Business still has large strides to make in fostering an accessible workplace. There is evolving work by the likes of Disability:IN (Scotiabank is a corporate partner) that is advancing the business case for hiring and supporting talent of all abilities. Beyond simply filling vacancies and driving higher retention rates, people with disabilities can bring unique skills and perspectives that foster innovation within an organisation and influence its decision-making to reflect the society within which it operates. Early research is also exploring the link to stronger corporate performance, but it is challenging to disentangle the impacts of simply good governance.
At the same time, government(s) may need to consider greater financial supports to facilitate faster progress in closing gaps. This could include, for example, scaled-up wage subsidies that are commensurate in size and ambition embedded in the (eventual) new disability benefit. Overcoming some of the drawbacks of the pandemic wage subsidy program, these benefits could be linked to individuals themselves as a portable benefit with clear crosswalks to the new disability benefit. The design could ensure appropriate incentives to work to one’s full potential in an inclusive environment while ensuring adequate resources to accommodate individual needs. The government could also review the federal disability tax credit as a tool to smooth potential distortions to the financial decision to work in light of the eventual new benefit. A case could be made to even further tilt incentives in favour of labour force participation if viewed through the lens of total social returns and/or wage penalties for those with disabilities. (The recent changes to the Ontario Disability Support Program are a positive step in this regard.)
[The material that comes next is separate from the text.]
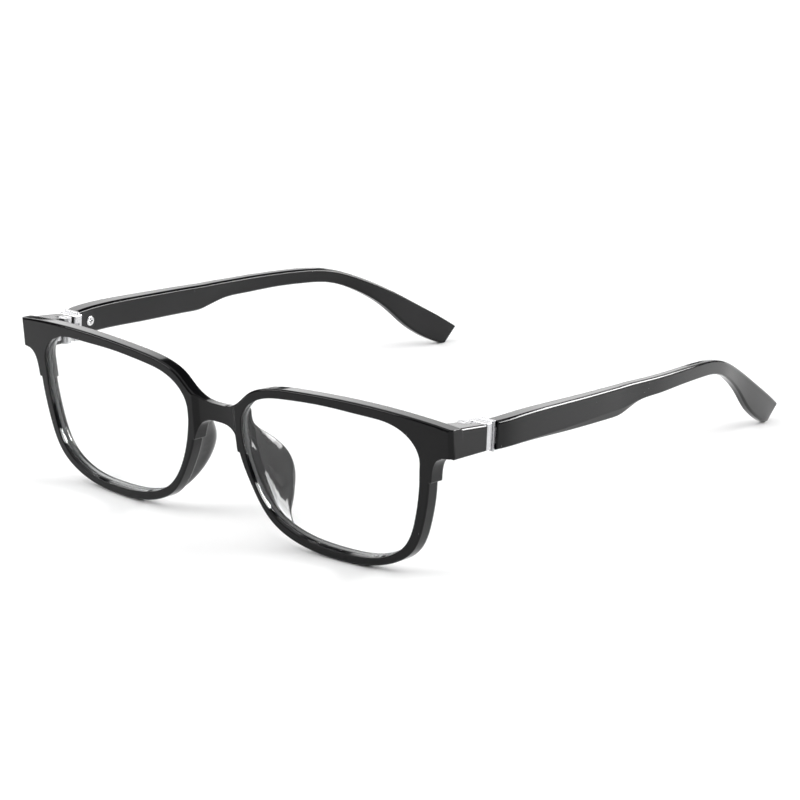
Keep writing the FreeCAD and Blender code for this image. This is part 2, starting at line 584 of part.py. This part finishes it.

Securing stronger attachments to the labour force would also open up other existing safety nets to individuals with disabilities. The case for an insurance-based approach to disability is strong: it is not generally known a priori who will be born with a disability or may acquire one later in life so the costs can be spread across a wider range of potential beneficiaries. The federal Employment Insurance program, the Canada Pension Plan, and various provincial workplace insurance programs have disability clauses, but these programs require an attachment to the labour force.
At the end of the day, a wide range of tools tailored to circumstances will be required. Examples offered here are not intended to be exhaustive, but rather illustrative only. We very likely need more tools, they need to be deployed at a much larger scale, and the interaction across them should balance considerations of workplace capabilities, opportunities, and motivations, in addition to financial security.
The eventual federal disability benefit might successfully lift more Canadians with disabilities above the poverty threshold, but more effort is needed to achieve meaningful employment gains that could afford these Canadians an even higher standard of living. And in doing so, it would also enable much deeper support for some of the most vulnerable among disabled Canadians where employment is simply not an option. There is still a lot of work ahead that is needed on definitions, data, and policy design, while the landscape is further complicated under decentralised delivery of many programs under provincial Labour Market Agreements. But the sheer scale of the challenge and its impacts and implications for households, businesses and governments means the country cannot afford complacency.